Antoni Kroh is silent about himself, but he described with great tenderness Father Edward Nitka, “an intellectual and peasant in one person,” parish priest in Paszyn near Nowy Sacz, who was sent to this village in the mid-1960s when there still were mud huts. After twenty years of his service in this previously one of the most dilapidated villages of the Nowy Sącz region, Paszyn could boast not only of “weddings without vodka” and joint construction of a road, but also a school of painting on glass. Under his supervision successive deaf, illiterate, marginalized people (“Stasinek” Józek Grucela, “Wojtuś”) carved their passion scenes, and the editors of the communist Gazeta Południowa, gnashing their teeth, awarded him a “Medal for valuable contribution to the development of socialist fatherland.” (“I bless you, Eddie, for the communist medal”— said the then Bishop Wojtyła to Edward when giving him a blessing.) Kroh devotes many pages to the still not adequately described, extraordinary figure of Ludwig Zimmerer, correspondent of the West German press, who “fell head over heels in love with Poland”: having arrived in 1956, he remained here until his death (he was dying long and hard, having suffered a stroke at the news of the imposition of martial law) and before that he gathered Poland’s largest collection of works of folk artists, spending all that he had for this purpose.

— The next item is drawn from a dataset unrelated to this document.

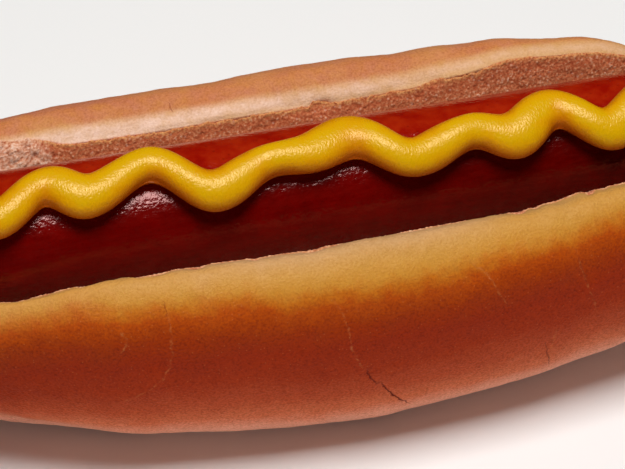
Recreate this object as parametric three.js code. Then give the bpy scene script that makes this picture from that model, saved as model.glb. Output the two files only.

Kroh’s book is an epitaph for Zimmerer, Father Nitka and the “Stasineks” they championed—but the bitterest thing in this work is the awareness of how few are their followers. The photos taken by the author in today’s Nowy Sącz region show shrines with Christ the Sorrowful overwhelmed by billboards advertising a disco, Stations of the Cross surrounded by a fence made of car tires painted with flashy colors, altars of unimaginable ugliness. The love for peasantry from the turn of the 20th century was not free from the sin of paternalism and the patronage of the communist state, for folk art was driven by bad intentions— the retired ethnographer Kroh seems to be saying—but they were better from the dictate of tawdriness and ugliness, from the situation when only enthusiasts of camp reach for “folk motifs.” In the Nowy Sącz region (and probably all along the arc of the Carpathians!) is still urgently needed a person who in righteous anger would tear down the signs printed on doily and give a set of crayons, or even a portable 3-D printer, to a neglected kid from the cottage at the end of the village.